• [Directions]
Print the listing below exactly.
········
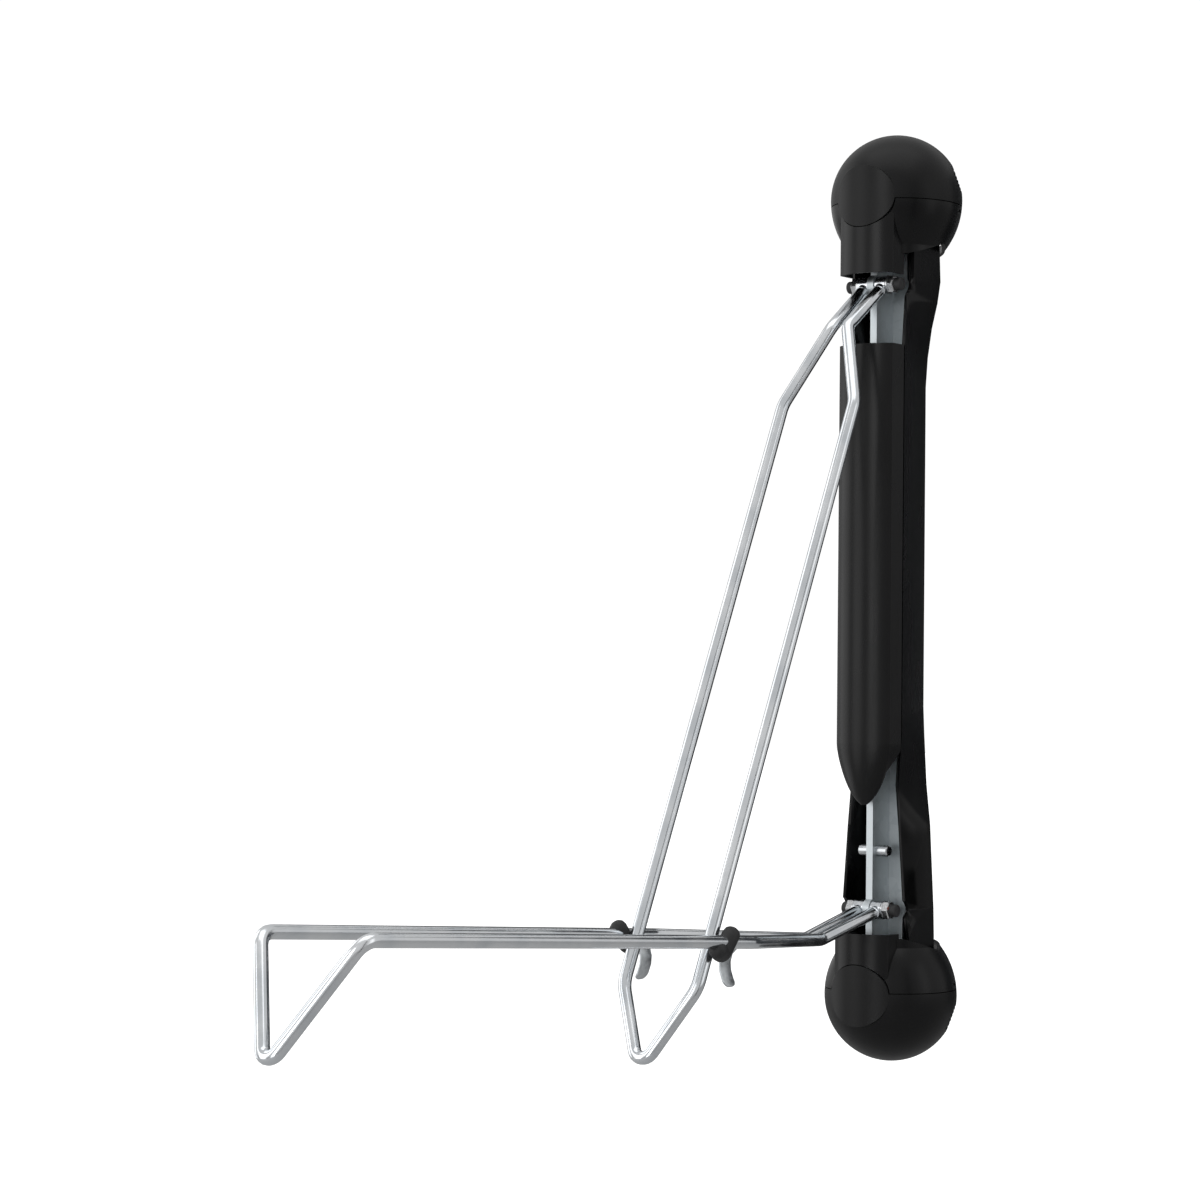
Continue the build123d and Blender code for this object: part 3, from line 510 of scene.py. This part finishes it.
def makePaintDab():
    low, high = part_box("lower_hinge_nut")
    place = (high[0] - paintDab["sunk"], low[1] + paintDab["fromFront"], high[2] - paintDab["fromTop"])
    deselectAll()
    bpy.ops.mesh.primitive_uv_sphere_add(segments=paintDab["segments"][0], ring_count=paintDab["segments"][1],
                                         radius=paintDab["size"], location=place)
    piece = bpy.context.object
    piece.scale = paintDab["squash"]
    bpy.ops.object.transform_apply(location=True, rotation=True, scale=True)
    ripplePiece(paintDab["ripple"], paintDab["seed"])
    bpy.ops.object.mode_set(mode="OBJECT")
    settle(piece)
    material, shader = newFinish("thread paint", Roughness=paintDab["roughness"])
    cloud = noiseOn(material, *paintDab["cloud"])
    tint(material, shader, cloud, paintDab["dark"], paintDab["light"])
    piece.name = "paintDab"
    setMaterial(piece, material)
    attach(piece, "swivel_frame")


makePaintDab()
print("thread paint on the nut")

studio = {"floorHeight": -0.6, "floorSize": 60.0, "floorColour": (0.5, 0.5, 0.5, 1), "floorGlow": 1.0,
          "white": (1, 1, 1, 1), "surround": 0.6, "backdrop": 1.05, "matt": 0.9}


def levelFor(owner, unseen, seen):
    # one strength for what only lights the rack, another for what the camera sees
    paths = addNode(owner, "ShaderNodeLightPath")
    level = addNode(owner, "ShaderNodeMapRange")
    level.inputs["To Min"].default_value = unseen
    level.inputs["To Max"].default_value = seen
    link(owner, paths.outputs["Is Camera Ray"], level.inputs["Value"])
    return level.outputs["Result"]


def makeFloor():
    deselectAll()
    bpy.ops.mesh.primitive_plane_add(size=studio["floorSize"], location=(0, 0, studio["floorHeight"]))
    floor = bpy.context.object
    floor.name = "floor"
    material, shader = newFinish("pale floor", Roughness=studio["matt"], Base_Color=studio["floorColour"],
                                 Emission_Color=studio["white"])
    glow = levelFor(material, 0.0, studio["floorGlow"])
    link(material, glow, shader.inputs["Emission Strength"])
    floor.data.materials.append(material)


def makeWorld():
    world = bpy.data.worlds.new("studio")
    world.use_nodes = True
    background = world.node_tree.nodes["Background"]
    background.inputs["Color"].default_value = studio["white"]
    link(world, levelFor(world, studio["surround"], studio["backdrop"]), background.inputs["Strength"])
    bpy.context.scene.world = world


# each dark board stands upright, its place is its middle; it gives the bright rods their dark line
boards = {
    "narrowBoard": {"place": (2.0, -1.05, 0.4), "size": (0.30, 3.0), "tone": (0.03, 0.032, 0.035, 1)},
    "rearBoard": {"place": (0.87, 2.46, 0.4), "size": (1.47, 3.0), "tone": (0.06, 0.064, 0.07, 1)},
    "backBoard": {"place": (-0.9, 2.3, 0.4), "size": (2.2, 3.0), "tone": (0.12, 0.125, 0.13, 1)},
}


def makeBoards():
    for name, board in boards.items():
        deselectAll()
        bpy.ops.mesh.primitive_plane_add(size=1, location=board["place"])
        card = bpy.context.object
        card.name = name
        card.scale = (*board["size"], 1)
        away = Vector(board["place"])
        away.z = 0
        card.rotation_euler = away.to_track_quat("Z", "Y").to_euler()
        material, _ = newFinish(name, Roughness=studio["matt"], Base_Color=board["tone"])
        card.data.materials.append(material)
        card.visible_camera = False


lights = {
    "leftBox": {"place": (-1.9, -0.62, 0.45), "aim": (0, -0.62, 0.3), "size": (1.2, 3.0), "power": 10},
    "frontBox": {"place": (-1.6, -2.5, 0.5), "aim": (0, -0.3, 0.3), "size": (1.2, 2.6), "power": 12},
    "nearBox": {"place": (0.35, -3.2, 0.5), "aim": (0, -0.1, 0.3), "size": (1.0, 2.6), "power": 17},
    "topBox": {"place": (0.1, -0.5, 2.3), "aim": (0, -0.3, 0.3), "size": (2.2, 1.6), "power": 8},
    "rightBox": {"place": (2.6, 0.2, 0.9), "aim": (0, -0.3, 0.3), "size": (0.8, 2.0), "power": 2.5},
}


def makeLights():
    for name, light in lights.items():
        data = bpy.data.lights.new(name, "AREA")
        data.shape = "RECTANGLE"
        data.size, data.size_y = light["size"]
        data.energy = light["power"]
        lamp = bpy.data.objects.new(name, data)
        bpy.context.scene.collection.objects.link(lamp)
        lamp.location = light["place"]
        toward = Vector(light["aim"]) - lamp.location
        lamp.rotation_euler = toward.to_track_quat("-Z", "Y").to_euler()


camera = {"place": (1.2868, -2.1111, 0.2514), "turn": 37.43, "tilt": 91.56, "roll": 0.59,
          "lens": 89.5, "sensor": 36}


def makeCamera():
    data = bpy.data.cameras.new("camera")
    data.lens = camera["lens"]
    data.sensor_width = camera["sensor"]
    view = bpy.data.objects.new("camera", data)
    bpy.context.scene.collection.objects.link(view)
    turn = Matrix.Rotation(math.radians(camera["turn"]), 3, "Z")
    tilt = Matrix.Rotation(math.radians(camera["tilt"]), 3, "X")
    roll = Matrix.Rotation(math.radians(camera["roll"]), 3, "Z")
    view.rotation_euler = (turn @ tilt @ roll).to_euler()
    view.location = camera["place"]
    bpy.context.scene.camera = view


makeFloor()
makeWorld()
makeBoards()
makeLights()
makeCamera()
bpy.context.scene.view_settings.view_transform = "Standard"
print("studio ready")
········
• [Right answer]
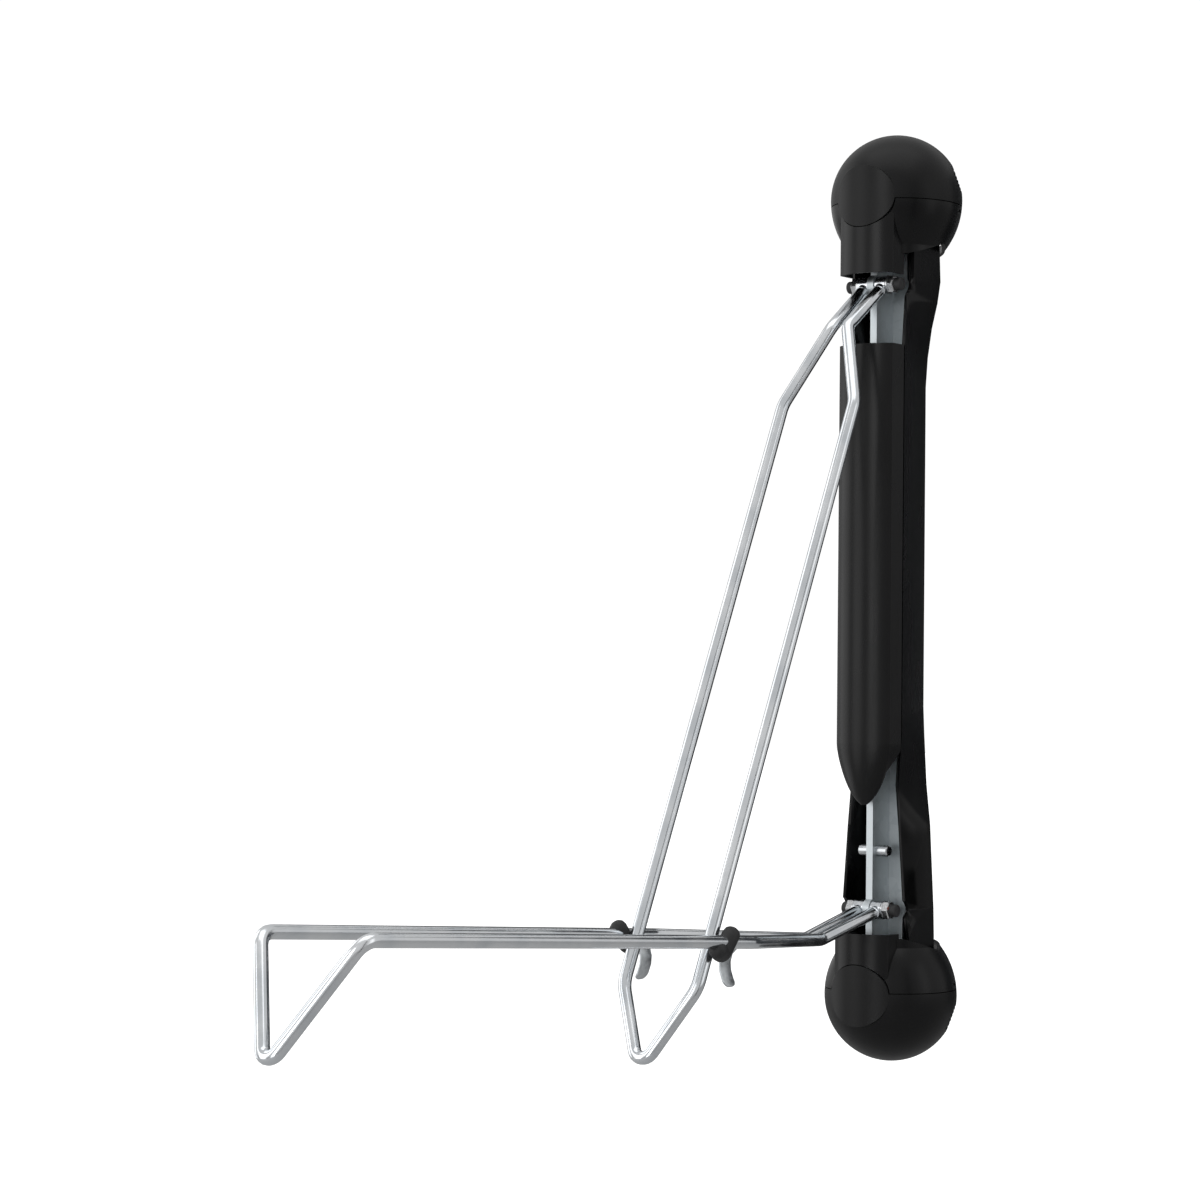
Continue the build123d and Blender code for this object: part 3, from line 510 of scene.py. This part finishes it.
def makePaintDab():
    low, high = part_box("lower_hinge_nut")
    place = (high[0] - paintDab["sunk"], low[1] + paintDab["fromFront"], high[2] - paintDab["fromTop"])
    deselectAll()
    bpy.ops.mesh.primitive_uv_sphere_add(segments=paintDab["segments"][0], ring_count=paintDab["segments"][1],
                                         radius=paintDab["size"], location=place)
    piece = bpy.context.object
    piece.scale = paintDab["squash"]
    bpy.ops.object.transform_apply(location=True, rotation=True, scale=True)
    ripplePiece(paintDab["ripple"], paintDab["seed"])
    bpy.ops.object.mode_set(mode="OBJECT")
    settle(piece)
    material, shader = newFinish("thread paint", Roughness=paintDab["roughness"])
    cloud = noiseOn(material, *paintDab["cloud"])
    tint(material, shader, cloud, paintDab["dark"], paintDab["light"])
    piece.name = "paintDab"
    setMaterial(piece, material)
    attach(piece, "swivel_frame")


makePaintDab()
print("thread paint on the nut")

studio = {"floorHeight": -0.6, "floorSize": 60.0, "floorColour": (0.5, 0.5, 0.5, 1), "floorGlow": 1.0,
          "white": (1, 1, 1, 1), "surround": 0.6, "backdrop": 1.05, "matt": 0.9}


def levelFor(owner, unseen, seen):
    # one strength for what only lights the rack, another for what the camera sees
    paths = addNode(owner, "ShaderNodeLightPath")
    level = addNode(owner, "ShaderNodeMapRange")
    level.inputs["To Min"].default_value = unseen
    level.inputs["To Max"].default_value = seen
    link(owner, paths.outputs["Is Camera Ray"], level.inputs["Value"])
    return level.outputs["Result"]


def makeFloor():
    deselectAll()
    bpy.ops.mesh.primitive_plane_add(size=studio["floorSize"], location=(0, 0, studio["floorHeight"]))
    floor = bpy.context.object
    floor.name = "floor"
    material, shader = newFinish("pale floor", Roughness=studio["matt"], Base_Color=studio["floorColour"],
                                 Emission_Color=studio["white"])
    glow = levelFor(material, 0.0, studio["floorGlow"])
    link(material, glow, shader.inputs["Emission Strength"])
    floor.data.materials.append(material)


def makeWorld():
    world = bpy.data.worlds.new("studio")
    world.use_nodes = True
    background = world.node_tree.nodes["Background"]
    background.inputs["Color"].default_value = studio["white"]
    link(world, levelFor(world, studio["surround"], studio["backdrop"]), background.inputs["Strength"])
    bpy.context.scene.world = world


# each dark board stands upright, its place is its middle; it gives the bright rods their dark line
boards = {
    "narrowBoard": {"place": (2.0, -1.05, 0.4), "size": (0.30, 3.0), "tone": (0.03, 0.032, 0.035, 1)},
    "rearBoard": {"place": (0.87, 2.46, 0.4), "size": (1.47, 3.0), "tone": (0.06, 0.064, 0.07, 1)},
    "backBoard": {"place": (-0.9, 2.3, 0.4), "size": (2.2, 3.0), "tone": (0.12, 0.125, 0.13, 1)},
}


def makeBoards():
    for name, board in boards.items():
        deselectAll()
        bpy.ops.mesh.primitive_plane_add(size=1, location=board["place"])
        card = bpy.context.object
        card.name = name
        card.scale = (*board["size"], 1)
        away = Vector(board["place"])
        away.z = 0
        card.rotation_euler = away.to_track_quat("Z", "Y").to_euler()
        material, _ = newFinish(name, Roughness=studio["matt"], Base_Color=board["tone"])
        card.data.materials.append(material)
        card.visible_camera = False


lights = {
    "leftBox": {"place": (-1.9, -0.62, 0.45), "aim": (0, -0.62, 0.3), "size": (1.2, 3.0), "power": 10},
    "frontBox": {"place": (-1.6, -2.5, 0.5), "aim": (0, -0.3, 0.3), "size": (1.2, 2.6), "power": 12},
    "nearBox": {"place": (0.35, -3.2, 0.5), "aim": (0, -0.1, 0.3), "size": (1.0, 2.6), "power": 17},
    "topBox": {"place": (0.1, -0.5, 2.3), "aim": (0, -0.3, 0.3), "size": (2.2, 1.6), "power": 8},
    "rightBox": {"place": (2.6, 0.2, 0.9), "aim": (0, -0.3, 0.3), "size": (0.8, 2.0), "power": 2.5},
}


def makeLights():
    for name, light in lights.items():
        data = bpy.data.lights.new(name, "AREA")
        data.shape = "RECTANGLE"
        data.size, data.size_y = light["size"]
        data.energy = light["power"]
        lamp = bpy.data.objects.new(name, data)
        bpy.context.scene.collection.objects.link(lamp)
        lamp.location = light["place"]
        toward = Vector(light["aim"]) - lamp.location
        lamp.rotation_euler = toward.to_track_quat("-Z", "Y").to_euler()


camera = {"place": (1.2868, -2.1111, 0.2514), "turn": 37.43, "tilt": 91.56, "roll": 0.59,
          "lens": 89.5, "sensor": 36}


def makeCamera():
    data = bpy.data.cameras.new("camera")
    data.lens = camera["lens"]
    data.sensor_width = camera["sensor"]
    view = bpy.data.objects.new("camera", data)
    bpy.context.scene.collection.objects.link(view)
    turn = Matrix.Rotation(math.radians(camera["turn"]), 3, "Z")
    tilt = Matrix.Rotation(math.radians(camera["tilt"]), 3, "X")
    roll = Matrix.Rotation(math.radians(camera["roll"]), 3, "Z")
    view.rotation_euler = (turn @ tilt @ roll).to_euler()
    view.location = camera["place"]
    bpy.context.scene.camera = view


makeFloor()
makeWorld()
makeBoards()
makeLights()
makeCamera()
bpy.context.scene.view_settings.view_transform = "Standard"
print("studio ready")